● **DATA ROWS**:

+===+

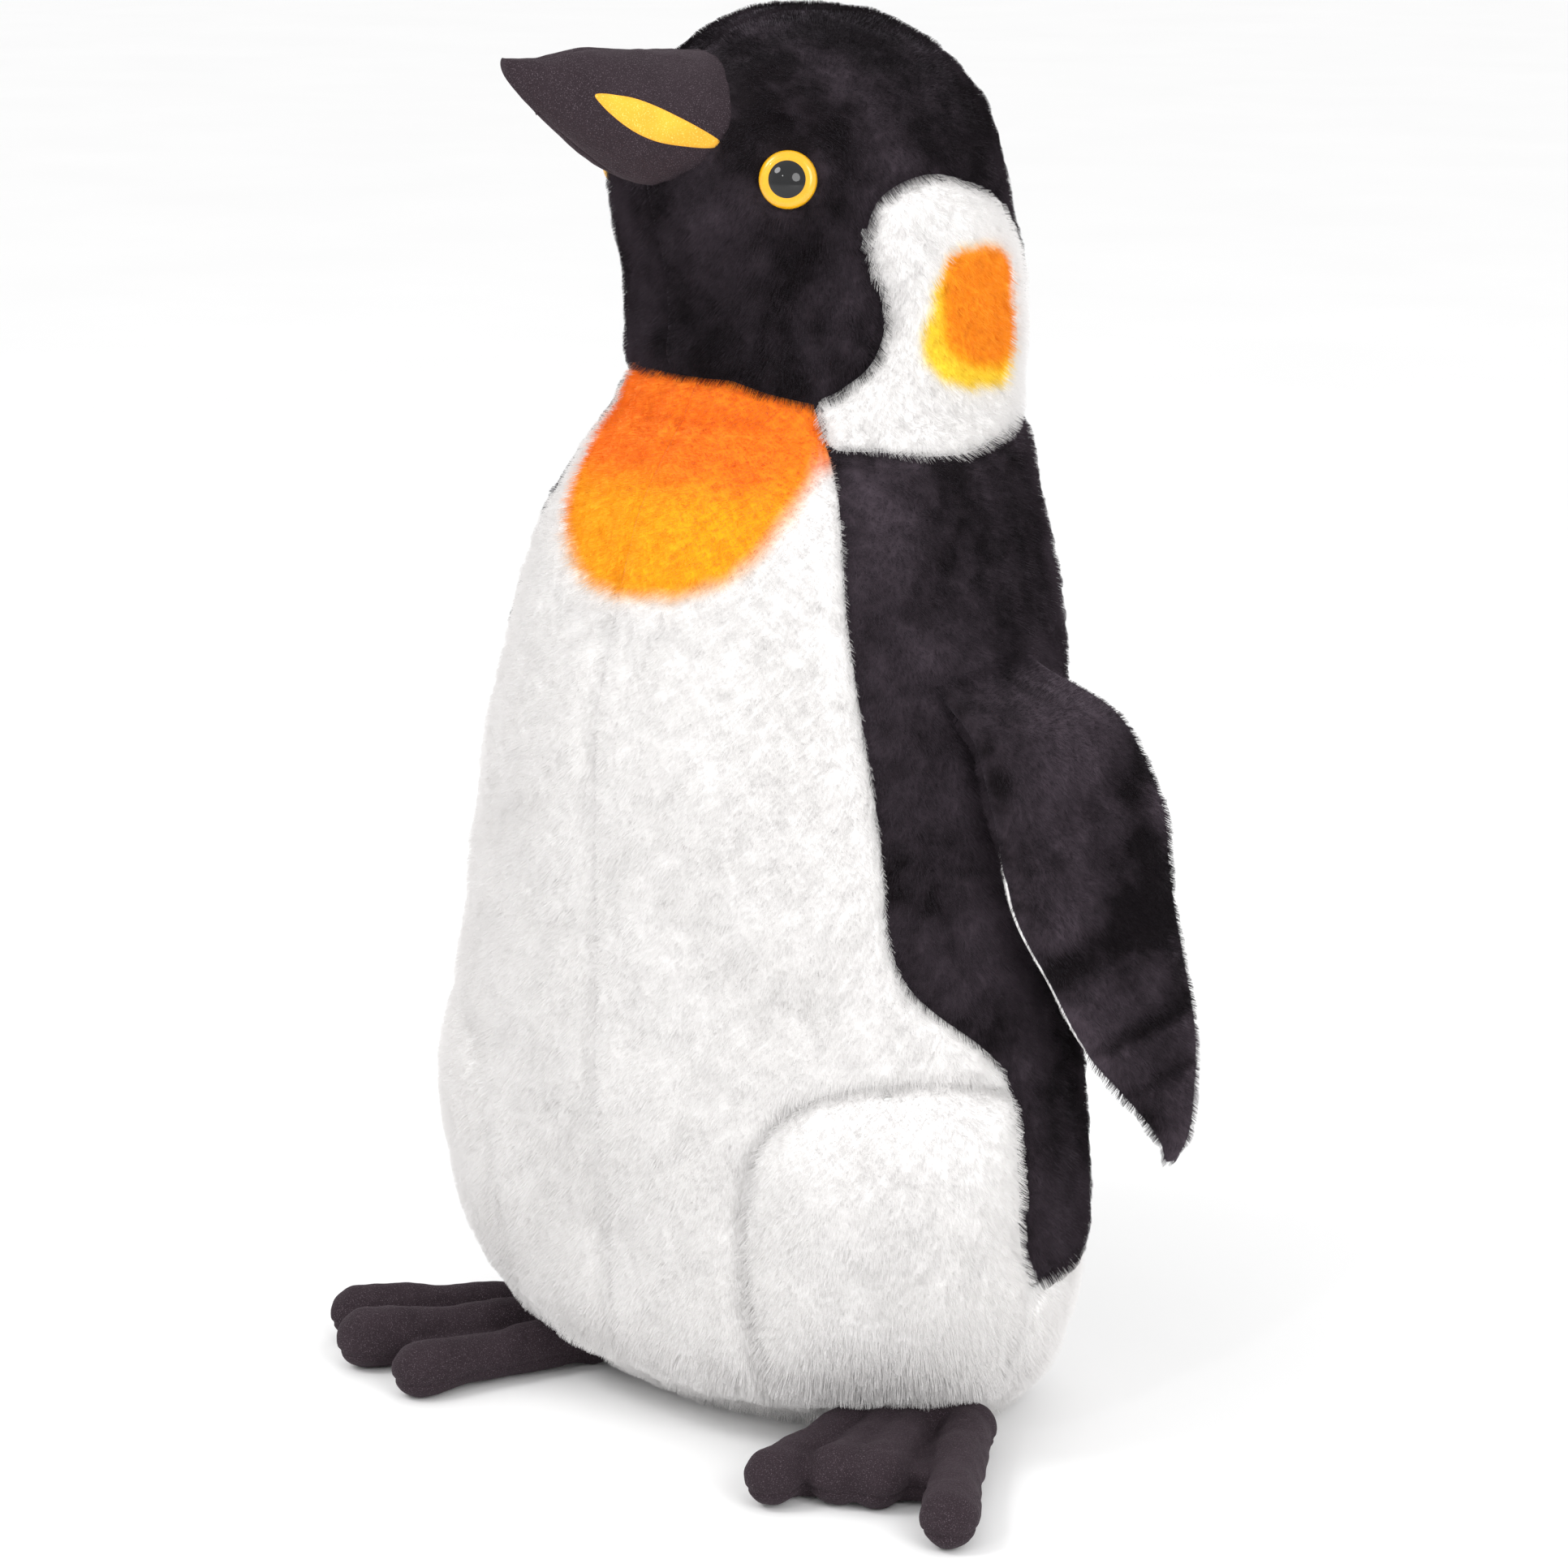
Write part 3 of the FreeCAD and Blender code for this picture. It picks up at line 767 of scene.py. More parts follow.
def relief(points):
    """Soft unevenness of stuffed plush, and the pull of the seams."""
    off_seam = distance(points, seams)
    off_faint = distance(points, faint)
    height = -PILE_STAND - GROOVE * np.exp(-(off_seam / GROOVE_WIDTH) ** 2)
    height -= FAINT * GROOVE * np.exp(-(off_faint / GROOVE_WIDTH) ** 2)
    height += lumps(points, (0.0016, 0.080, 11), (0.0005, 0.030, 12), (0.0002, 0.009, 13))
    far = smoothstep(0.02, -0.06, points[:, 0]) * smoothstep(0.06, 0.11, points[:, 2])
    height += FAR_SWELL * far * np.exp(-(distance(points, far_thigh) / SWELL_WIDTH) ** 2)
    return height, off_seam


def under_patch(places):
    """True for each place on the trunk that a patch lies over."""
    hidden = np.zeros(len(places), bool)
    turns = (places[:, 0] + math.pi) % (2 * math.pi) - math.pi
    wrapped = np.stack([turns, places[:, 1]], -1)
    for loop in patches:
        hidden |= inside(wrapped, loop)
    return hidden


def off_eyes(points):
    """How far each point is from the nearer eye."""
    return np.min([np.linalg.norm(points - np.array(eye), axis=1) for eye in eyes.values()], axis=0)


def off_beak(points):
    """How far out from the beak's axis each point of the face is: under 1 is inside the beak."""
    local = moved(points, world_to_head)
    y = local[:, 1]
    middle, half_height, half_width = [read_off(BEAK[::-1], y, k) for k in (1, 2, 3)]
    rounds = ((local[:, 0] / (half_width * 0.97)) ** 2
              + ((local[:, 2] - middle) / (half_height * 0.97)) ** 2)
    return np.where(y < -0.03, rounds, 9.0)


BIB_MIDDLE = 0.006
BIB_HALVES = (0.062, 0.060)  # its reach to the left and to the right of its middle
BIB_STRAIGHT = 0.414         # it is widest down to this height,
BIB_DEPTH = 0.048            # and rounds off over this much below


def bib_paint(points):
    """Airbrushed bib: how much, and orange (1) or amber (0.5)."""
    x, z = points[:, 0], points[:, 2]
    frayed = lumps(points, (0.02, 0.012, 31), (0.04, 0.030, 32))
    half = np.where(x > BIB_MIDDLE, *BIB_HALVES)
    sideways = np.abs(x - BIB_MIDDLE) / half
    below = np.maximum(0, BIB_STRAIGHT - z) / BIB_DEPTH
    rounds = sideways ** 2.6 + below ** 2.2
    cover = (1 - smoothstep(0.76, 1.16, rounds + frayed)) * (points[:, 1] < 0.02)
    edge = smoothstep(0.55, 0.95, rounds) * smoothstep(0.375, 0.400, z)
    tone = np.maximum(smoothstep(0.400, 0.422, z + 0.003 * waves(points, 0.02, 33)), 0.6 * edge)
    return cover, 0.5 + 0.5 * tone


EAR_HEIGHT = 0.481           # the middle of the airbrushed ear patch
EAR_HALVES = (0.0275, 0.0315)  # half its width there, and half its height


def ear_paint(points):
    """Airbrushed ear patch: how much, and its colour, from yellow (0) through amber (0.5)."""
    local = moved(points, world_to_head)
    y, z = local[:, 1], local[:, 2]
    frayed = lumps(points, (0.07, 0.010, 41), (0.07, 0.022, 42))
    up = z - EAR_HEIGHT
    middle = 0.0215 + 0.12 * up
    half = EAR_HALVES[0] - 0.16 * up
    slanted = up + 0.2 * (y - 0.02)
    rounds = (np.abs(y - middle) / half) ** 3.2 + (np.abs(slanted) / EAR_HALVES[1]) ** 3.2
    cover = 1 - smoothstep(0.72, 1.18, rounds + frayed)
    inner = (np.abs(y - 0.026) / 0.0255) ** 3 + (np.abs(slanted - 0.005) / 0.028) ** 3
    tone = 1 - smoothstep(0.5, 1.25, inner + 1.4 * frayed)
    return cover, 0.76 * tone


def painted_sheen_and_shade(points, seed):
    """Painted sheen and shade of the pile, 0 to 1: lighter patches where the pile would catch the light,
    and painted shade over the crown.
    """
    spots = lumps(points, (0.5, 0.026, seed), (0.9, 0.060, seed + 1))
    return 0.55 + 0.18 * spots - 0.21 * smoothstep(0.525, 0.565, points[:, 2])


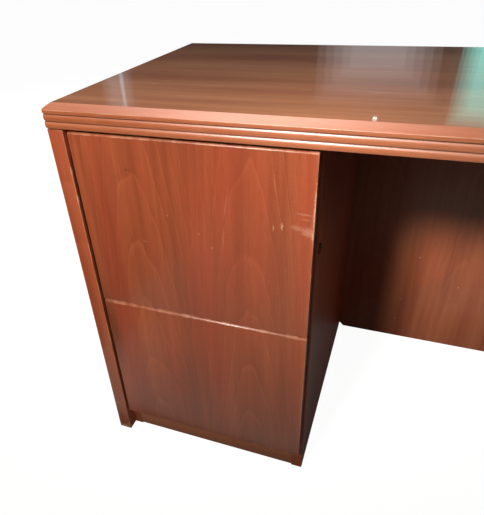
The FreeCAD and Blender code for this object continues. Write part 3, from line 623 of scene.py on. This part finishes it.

+===+

● **STATED TASK**: Return the listing above in its exact form.

● **CORRECT ANSWER**:
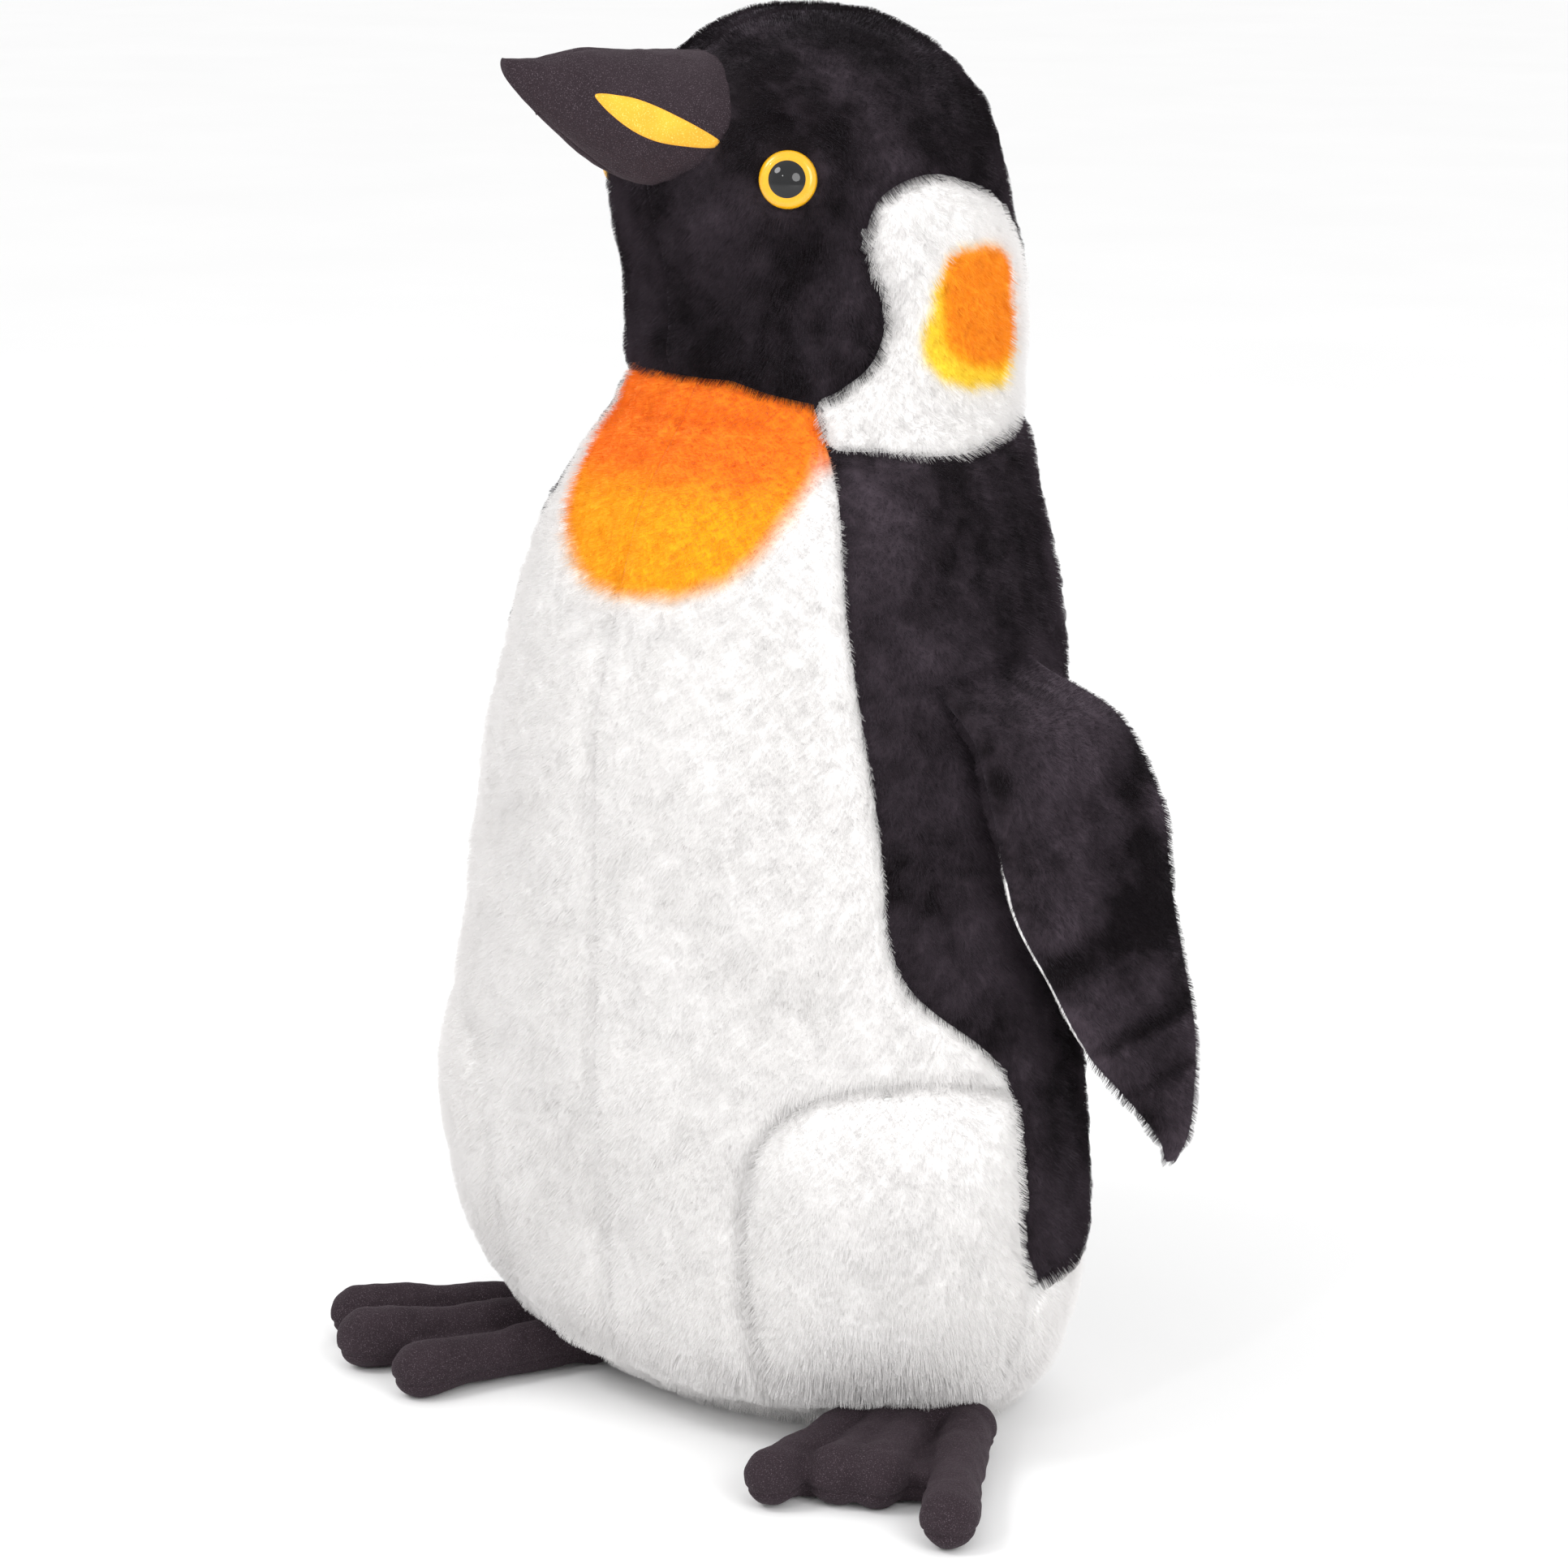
Write part 3 of the FreeCAD and Blender code for this picture. It picks up at line 767 of scene.py. More parts follow.
def relief(points):
    """Soft unevenness of stuffed plush, and the pull of the seams."""
    off_seam = distance(points, seams)
    off_faint = distance(points, faint)
    height = -PILE_STAND - GROOVE * np.exp(-(off_seam / GROOVE_WIDTH) ** 2)
    height -= FAINT * GROOVE * np.exp(-(off_faint / GROOVE_WIDTH) ** 2)
    height += lumps(points, (0.0016, 0.080, 11), (0.0005, 0.030, 12), (0.0002, 0.009, 13))
    far = smoothstep(0.02, -0.06, points[:, 0]) * smoothstep(0.06, 0.11, points[:, 2])
    height += FAR_SWELL * far * np.exp(-(distance(points, far_thigh) / SWELL_WIDTH) ** 2)
    return height, off_seam


def under_patch(places):
    """True for each place on the trunk that a patch lies over."""
    hidden = np.zeros(len(places), bool)
    turns = (places[:, 0] + math.pi) % (2 * math.pi) - math.pi
    wrapped = np.stack([turns, places[:, 1]], -1)
    for loop in patches:
        hidden |= inside(wrapped, loop)
    return hidden


def off_eyes(points):
    """How far each point is from the nearer eye."""
    return np.min([np.linalg.norm(points - np.array(eye), axis=1) for eye in eyes.values()], axis=0)


def off_beak(points):
    """How far out from the beak's axis each point of the face is: under 1 is inside the beak."""
    local = moved(points, world_to_head)
    y = local[:, 1]
    middle, half_height, half_width = [read_off(BEAK[::-1], y, k) for k in (1, 2, 3)]
    rounds = ((local[:, 0] / (half_width * 0.97)) ** 2
              + ((local[:, 2] - middle) / (half_height * 0.97)) ** 2)
    return np.where(y < -0.03, rounds, 9.0)


BIB_MIDDLE = 0.006
BIB_HALVES = (0.062, 0.060)  # its reach to the left and to the right of its middle
BIB_STRAIGHT = 0.414         # it is widest down to this height,
BIB_DEPTH = 0.048            # and rounds off over this much below


def bib_paint(points):
    """Airbrushed bib: how much, and orange (1) or amber (0.5)."""
    x, z = points[:, 0], points[:, 2]
    frayed = lumps(points, (0.02, 0.012, 31), (0.04, 0.030, 32))
    half = np.where(x > BIB_MIDDLE, *BIB_HALVES)
    sideways = np.abs(x - BIB_MIDDLE) / half
    below = np.maximum(0, BIB_STRAIGHT - z) / BIB_DEPTH
    rounds = sideways ** 2.6 + below ** 2.2
    cover = (1 - smoothstep(0.76, 1.16, rounds + frayed)) * (points[:, 1] < 0.02)
    edge = smoothstep(0.55, 0.95, rounds) * smoothstep(0.375, 0.400, z)
    tone = np.maximum(smoothstep(0.400, 0.422, z + 0.003 * waves(points, 0.02, 33)), 0.6 * edge)
    return cover, 0.5 + 0.5 * tone


EAR_HEIGHT = 0.481           # the middle of the airbrushed ear patch
EAR_HALVES = (0.0275, 0.0315)  # half its width there, and half its height


def ear_paint(points):
    """Airbrushed ear patch: how much, and its colour, from yellow (0) through amber (0.5)."""
    local = moved(points, world_to_head)
    y, z = local[:, 1], local[:, 2]
    frayed = lumps(points, (0.07, 0.010, 41), (0.07, 0.022, 42))
    up = z - EAR_HEIGHT
    middle = 0.0215 + 0.12 * up
    half = EAR_HALVES[0] - 0.16 * up
    slanted = up + 0.2 * (y - 0.02)
    rounds = (np.abs(y - middle) / half) ** 3.2 + (np.abs(slanted) / EAR_HALVES[1]) ** 3.2
    cover = 1 - smoothstep(0.72, 1.18, rounds + frayed)
    inner = (np.abs(y - 0.026) / 0.0255) ** 3 + (np.abs(slanted - 0.005) / 0.028) ** 3
    tone = 1 - smoothstep(0.5, 1.25, inner + 1.4 * frayed)
    return cover, 0.76 * tone


def painted_sheen_and_shade(points, seed):
    """Painted sheen and shade of the pile, 0 to 1: lighter patches where the pile would catch the light,
    and painted shade over the crown.
    """
    spots = lumps(points, (0.5, 0.026, seed), (0.9, 0.060, seed + 1))
    return 0.55 + 0.18 * spots - 0.21 * smoothstep(0.525, 0.565, points[:, 2])


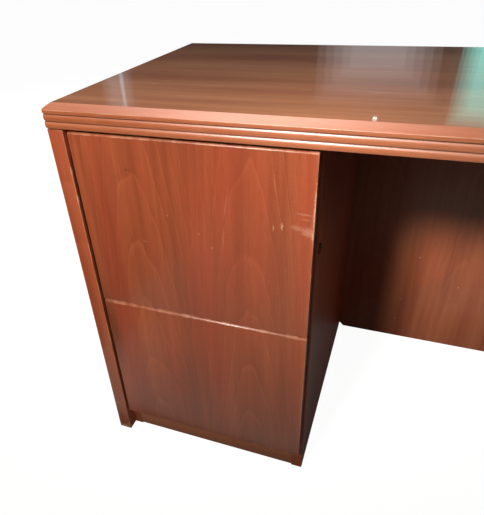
The FreeCAD and Blender code for this object continues. Write part 3, from line 623 of scene.py on. This part finishes it.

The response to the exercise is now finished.